With kidnapping spreading to non-elite societal groups, how can it be countered without access to private solutions or state reliance? How can this be achieved in the Mexican state’s administrative context of high corruption, high levels of impunity and documented instances of police complicity in kidnapping?

Drawing from extensive qualitative fieldwork, Professor O’Reilly charted the themes of immobility and intimacy. Kidnapping is fundamentally about mobility and immobility, that is, the victim’s freedom of movement being curtailed. However, other mobilities and mobilisations ripple from this, particularly across the U.S-Mexico Border. Ransom requests flow across, transborder kidnappings occur, migrants can be kidnapped when attempting to enter the United States, there are those who live a cross-border life due to the threat of abduction, and a cross-border private security industry has surged. Significantly, these dynamics are bound up in the intimacy-distance paradox, whereby to preserve their connections with families, colleagues and businesses; people have to insert distance into various relations to preserve the intimacy that exists there.

This was demonstrable by how various communities and businesses changed in response to the growing threat of kidnapping in Mexican border towns such as Tijuana and Juarez. The medical tourism industry, where U.S. citizens travel to Mexican border towns for medical treatment, was one of the first sectors to be targeted for kidnapping. A wealthy, easily identifiable professional class of doctors and accessible walk-in surgeries led to 40 doctors being kidnapped in Tijuana in 2008. The result was that surgeries became anonymised and heavily securitised places. Similarly, the restaurant and maquiladora industries were also targeted, before kidnapping rippled beyond these elites to affect the middle classes.
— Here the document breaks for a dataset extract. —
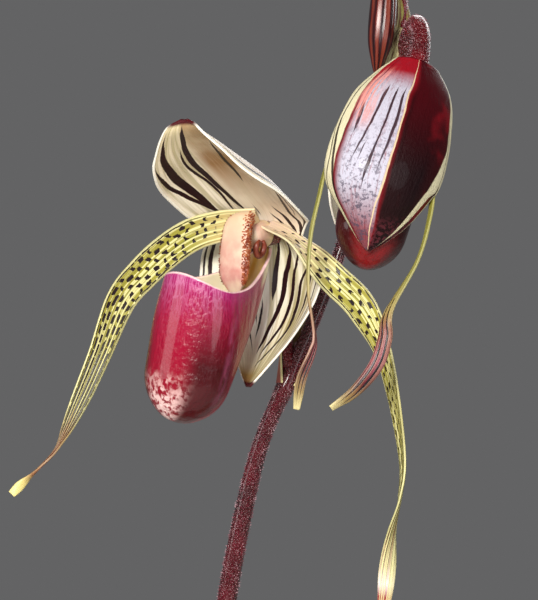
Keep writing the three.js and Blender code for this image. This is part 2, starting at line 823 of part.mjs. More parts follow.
// Column: the rod, the thick shield that bends down in front of it, and an anther on each side
const SHIELD = {
  half: [[0, 2.4], [0.25, 4.8], [0.6, 5.7], [0.85, 5], [1, 2]],
  deep: [[0, 2.4], [0.3, 2], [0.8, 1.7], [1, 0.9]],
};
const OPEN_SHIELD = [
  [0, -4, 3],
  [0, -8, 5.5],
  [0, -12, 3.5],
  [0, -14, -3.5],
  [0, -15.3, -12],
  [0, -15, -19],
];
const HALF_SHIELD = [[0, -4, 4], [0, -8, 6.5], [0, -12, 6], [0, -15.5, 3], [0, -17.5, -1]];
function columnSolid(path, grow = 0) {
  const rod = core(CORE.joint - GAP, CORE.front, grow);
  const [half, deep] = [ramp(SHIELD.half), ramp(SHIELD.deep)];
  const square = (x) => Math.sign(x) * Math.abs(x) ** 0.7;
  const section = (angle, u) => [
    (half(u) + grow) * square(Math.cos(angle)),
    (deep(u) + grow) * square(Math.sin(angle)),
  ];
  const anthers = [-1, 1].map((side) => {
    const knob = new THREE.SphereGeometry(2.7 + grow, 8, 6).scale(0.75, 1, 1.3);
    return solid(knob.translate(side * 4.3, -6.5, -4.5));
  });
  return join(rod, solid(limb({ path }, 9, 12, section)), ...anthers);
}

function addBloom(place, kind, shapes) {
  const group = bloom(place);
  const around = core(CORE.back, CORE.front - 4, GAP);
  const petals = shapes.petals.map((shape) => petal(shape));
  const fatPetals = shapes.petals.map((shape) => petal(shape, 1.5 * GAP));
  add(group, kind + "_column", columnSolid(shapes.shield), COLUMN_SALMON);
  shapes.petals.forEach((shape, i) => add(group, shape.name, cut(petals[i], around), PETAL_GREEN));
  const [dorsal, synsepal] = [shapes.dorsal, shapes.synsepal].map((shape) => {
    return cut(sepal(shape), around, ...fatPetals);
  });
  add(group, kind + "_dorsal_sepal", dorsal, shapes.sepalColor);
  add(group, kind + "_synsepal", synsepal, CREAM);
  const pouch = cut(pouchSolid(shapes.pouch), around, columnSolid(shapes.shield, GAP));
  add(group, kind + "_pouch", pouch, shapes.pouchColor);
}

const limbSolid = ({ path, radius }, rows, sides, grow = 0) =>
  solid(limb({ path: stretched(path, grow) }, rows, sides, round(radius, 0, 0, grow)));

function addStem() {
  const rows = new Map([[STEM, 44], [OPEN_STALK, 16], [HALF_STALK, 14], [BUD_STALK, 12]]);
  const plain = (part) => limbSolid(part, rows.get(part), 8);
  const fat = (part) => limbSolid(part, rows.get(part), 8, GAP);
  add(plant, "flower_stem", cut(plain(STEM), crownSolid(GAP)), STEM_MAROON);
  add(plant, "open_stalk", cut(plain(OPEN_STALK), fat(STEM)), OVARY_MAROON);
  add(plant, "half_stalk", cut(plain(HALF_STALK), fat(STEM)), OVARY_MAROON);
  add(plant, "bud_stalk", cut(plain(BUD_STALK), fat(STEM)), OVARY_MAROON);
  for (const bract of BRACTS) {
    const sheath = solid(blade(bladeSurface(bract), 7, 8, 0.7));
    add(plant, bract.name, cut(sheath, ...[...rows.keys()].map(fat)), BRACT_OLIVE);
  }
  const [wide, deep] = [ramp(BUD.half), ramp(BUD.deep)];
  const section = (angle, u) => {
    const rib = 1 + 0.05 * Math.cos(6 * angle);
    return [wide(u) * rib * Math.cos(angle), deep(u) * rib * Math.sin(angle)];
  };
  add(plant, "bud", cut(solid(limb(BUD, 14, 12, section)), fat(BUD_STALK)), BACK_MAROON);
}

add(plant, "pot", potSolid(), CLAY);
add(plant, "bark_mix", mixSolid(), BARK);
add(plant, "crown", crownSolid(), CROWN_GREEN);
addLeaves();
addStem();
addBloom(OPEN, "open", {
  petals: OPEN_PETALS,
  dorsal: OPEN_DORSAL,
  synsepal: OPEN_SYNSEPAL,
  pouch: OPEN_POUCH,
  shield: OPEN_SHIELD,
  sepalColor: CREAM,
  pouchColor: POUCH_MAGENTA,
});
addBloom(HALF, "half", {
  petals: HALF_PETALS,
  dorsal: HALF_DORSAL,
  synsepal: HALF_SYNSEPAL,
  pouch: HALF_POUCH,
  shield: HALF_SHIELD,
  sepalColor: BACK_MAROON,
  pouchColor: POUCH_RED,
});

export default plant;
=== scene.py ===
# A potted slipper orchid in bloom: an open bloom that faces left, a bloom that is just opening and a bud,
# on a leaning stem over a fan of strap leaves in a clay pot of bark.
# Shapes are worked out in millimetres and stored in metres, +Z up. The blooms face -Y.
import math

import bpy
import numpy as np
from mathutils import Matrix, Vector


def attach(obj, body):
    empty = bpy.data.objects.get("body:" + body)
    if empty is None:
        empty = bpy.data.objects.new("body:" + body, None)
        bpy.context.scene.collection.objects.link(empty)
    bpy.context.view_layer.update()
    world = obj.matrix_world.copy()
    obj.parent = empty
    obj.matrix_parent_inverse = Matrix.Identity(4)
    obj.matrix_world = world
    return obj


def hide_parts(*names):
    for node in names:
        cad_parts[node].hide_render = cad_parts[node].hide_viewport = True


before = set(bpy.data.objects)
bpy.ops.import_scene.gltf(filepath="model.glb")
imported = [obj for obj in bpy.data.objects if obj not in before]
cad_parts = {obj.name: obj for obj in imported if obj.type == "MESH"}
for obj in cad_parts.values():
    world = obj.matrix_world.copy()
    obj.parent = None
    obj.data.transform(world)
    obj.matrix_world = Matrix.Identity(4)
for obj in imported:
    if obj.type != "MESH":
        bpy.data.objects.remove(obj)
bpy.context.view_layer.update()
MM = 0.001

# Pot, bark and crown, as the solids have them, and the floor
POT_HEIGHT = 118
POT_FOOT = 45
POT_RIM = 65
POT_WALL = 5
POT_FLOOR = 6
POT_BAND = 20
MIX_TOP = 103
PIT_LENGTH = 44
PIT_WIDTH = 16
CROWN_LENGTH = 35
CROWN_WIDTH = 11
CROWN_FOOT = 85.3
CROWN_TOP = 96.3
SEED = 7
FLOOR = -0.2
FLOOR_RADIUS = 1500

# Chips on the bark: the solid's own and the loose ones among them
CHIP_LENGTH = 15
CHIP_WIDTH = 9
PLACED_THICK = 5
LOOSE_THICK = 6
PLACED_CHIPS = 40
LOOSE_CHIPS = 420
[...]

How did people react to this? Means of citizen-led counter-kidnapping included; auto-contención (self-isolation), gated communities, closing social lives, removing visible displays of wealth and adopting everyday security protocol practice. According to O’Reilly, the result was “the erosion of the quality of life in the public space of these border settings.”

Underlying the intimacy-distance paradox is the ‘betrayal of intimacy.’ With reference to Ochoa’s ‘Treason Phenomenon,’ whereby some 70-80% of kidnapping situations arose from information given by someone known to the victim, Professor O’Reilly cites the ‘osmotic paranoia’ pervading Juarez and Tijuana. Even when kidnapping situations are resolved therefore, the victim has to deal with the knowledge that someone that they know has betrayed information that led to them being kidnapped. This is especially precarious when kidnapping can often happen again, to the same victim, in a subsequent attempt to further extort. The intimacy-distance paradox is evident through fatalist familial agreements to not pay ransoms if a single member is caught, in addition to families splitting across the border. With reference to the latter, which O’Reilly terms a ‘Transborder Secession,’ local Mexican border elites become elite refugees. In Juarez, for example, it is estimated that 11% of the population left the city, with the majority of those who could leaving for El Paso. Many of this population live in gilded gated communities, enjoying various private security measures and expedited cross-border access. Therefore, O’Reilly notes, a contrasting perspective emerges, whereby despite increasing discussion of the militarisation of the Border and the harm it does to migrants, for a certain class of Mexican elites, they were able to leverage the border to shield themselves from the threat of kidnapping.

This was not without a human toll however; chiefly the loss of intimacy and isolation from familial, community and business relationships. For example, and because many families would move the mother and children to the U.S. side of the border whilst the father stayed behind, there was a notably heavy toll on marriages. There was also the heavy weight of cultural separation and feeling of guilt from abandoning their hometowns. Ultimately, Professor O’Reilly argues, “the cost of security is the reduction of intimacy.”